What else can possibly be said that hasn't already been said, again and again and again, times 2,191 and counting? When people are face-to-face with hard truths that are right in front of their faces but which they would rather not acknowledge, they trot out all kinds of rationalizations. Christians are particularly adept at blaming the crowds of people being mowed down by automatic weapons on "the sin problem." That is, it is the wickedness in the hearts of humans that causes these tragedies. The secular version of this dodge blames some combination of mental illness, video games, and cultural isolation and loneliness, particularly among young white men, who invariably seem to be the ones pulling the triggers. Add in a soupcon of racial animus whipped up by a bigoted administration, and there you have it.

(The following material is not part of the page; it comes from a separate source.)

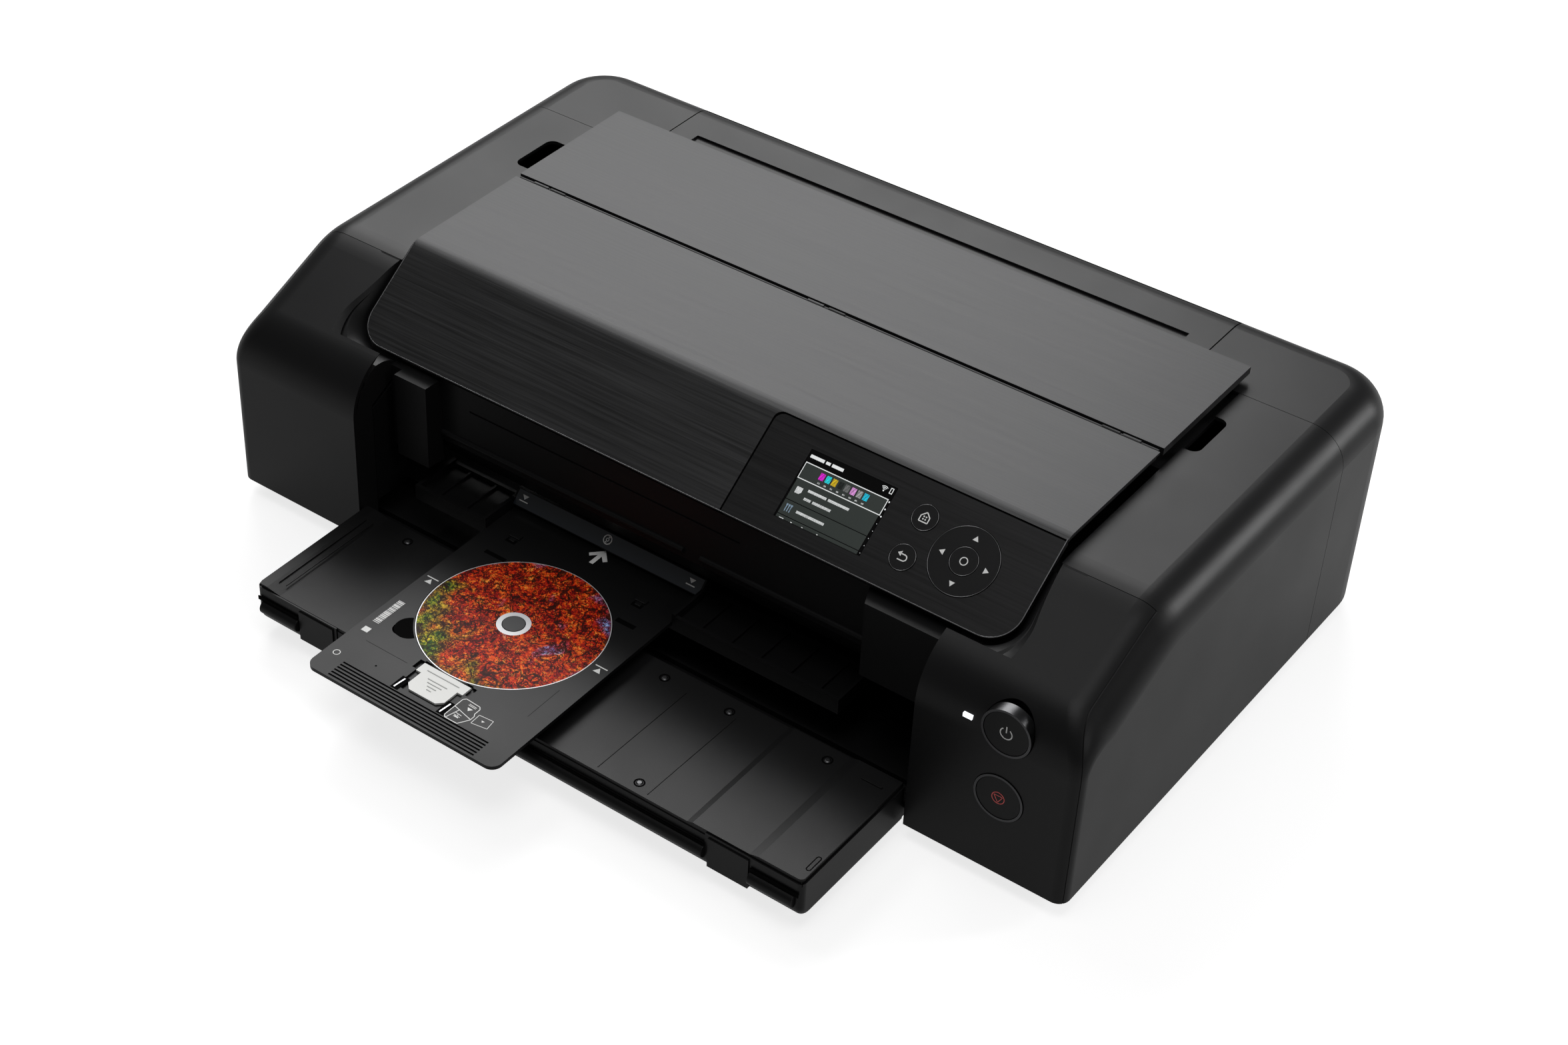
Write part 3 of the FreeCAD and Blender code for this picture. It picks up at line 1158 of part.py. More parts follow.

While I wouldn't completely discount any of these factors, I do have some issues with "the sin problem" explanation, since the U.S., a devoutly Christian nation (just listen to our politicians if you don't believe me) seems to sin at a rate roughly 84 times as much as the nearest sinful nation, and I would submit that this is not good PR for the brand. It is even more puzzling when the U.S. mass shooting statistics are compared against those of, say, Denmark and Sweden, notoriously democratic socialist nations that have experienced zero mass shootings in 2019.

I am not callous about any of this. This day, like many before it, has been one where I've felt like weeping and gnashing my teeth, to put it in biblical terms. I've done one of the two; my teeth are still in decent shape. But I am at the end of my endurance; sickened, and expecting precisely nothing to happen. It's a sin problem, after all. What can you do? It's baked in. Oh well. Thoughts and prayers.